Ce ne sont point là exagérations de nouvellistes. Les frères s’aimaient en effet tendrement, et nous verrons s’établir entre le Duc de Bourgogne et Philippe V une correspondance affectueuse à laquelle nous ferons des emprunts. La douloureuse séparation effectuée, le voyage reprit son cours, le Duc de Bourgogne devant gagner Marseille en passant par le Languedoc, et opérer ensuite son retour par le Dauphiné, le Lyonnais et la Bourgogne. C’était un véritable tour de France. Depuis la séparation d’avec le roi d’Espagne sur qui les regards s’étaient principalement portés jusque-là, le Duc de Bourgogne devenait le principal personnage, mais le ton de son journal n’en est point changé. Des honneurs extraordinaires qui lui sont rendus, des démonstrations qui éclatent sur son passage, il semble n’avoir nul souci. Il demeure toujours aussi sobre d’impressions personnelles, aussi minutieux et précis dans ses observations. La plus brillante réception fut celle que lui offrit la ville de Toulouse. « On avoit résolu, dit le Mercure, de ne point ménager les deniers publics[1]. » A Bordeaux, le Duc de Bourgogne avait été reçu par les Jurats, A Toulouse, ce fut par les Capitouls, car les représentans des franchises municipales portaient plus d’un nom sous l’ancien régime, et cette variété d’appellation était le symbole de leurs libertés. Cinquante-cinq compagnies des Arts et Métiers et huit compagnies de bourgeois avaient été levées dans les cinq capitoulats qui composaient la ville. Les hommes étaient habillés « les uns de rouge, les autres de drap gris blanc doublé d’écarlate, avec des culottes et des bas rouges et chapeaux galonnés d’argent[2]. »

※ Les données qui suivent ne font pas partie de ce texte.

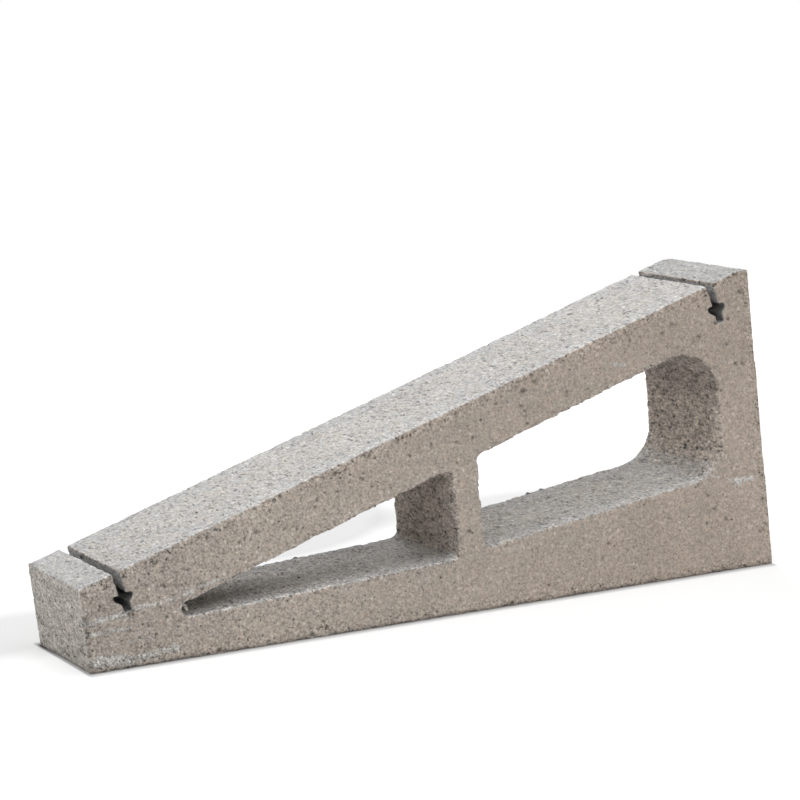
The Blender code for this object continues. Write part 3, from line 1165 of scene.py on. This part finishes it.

Le Duc de Bourgogne entra par le faubourg Saint-Cyprien, les glaces de son carrosse étant baissées, afin qu’il pût être mieux vu du menu peuple. La réception dura plusieurs jours. Rien n’y manqua : harangues, épîtres en vers, distiques latins, hommages de l’Académie des Jeux floraux, illuminations. Ces fêtes avaient attiré à Toulouse une affluence extraordinaire, et la vie matérielle y fut, pendant quelques jours, assez difficile. « On fut, dit le Mercure, fort satisfait des manières honnestes de MM. de Toulouse et

  1. Mercure de mars 1701. p. 222 et suiv.
  2. Ibid., p. 242 et suiv.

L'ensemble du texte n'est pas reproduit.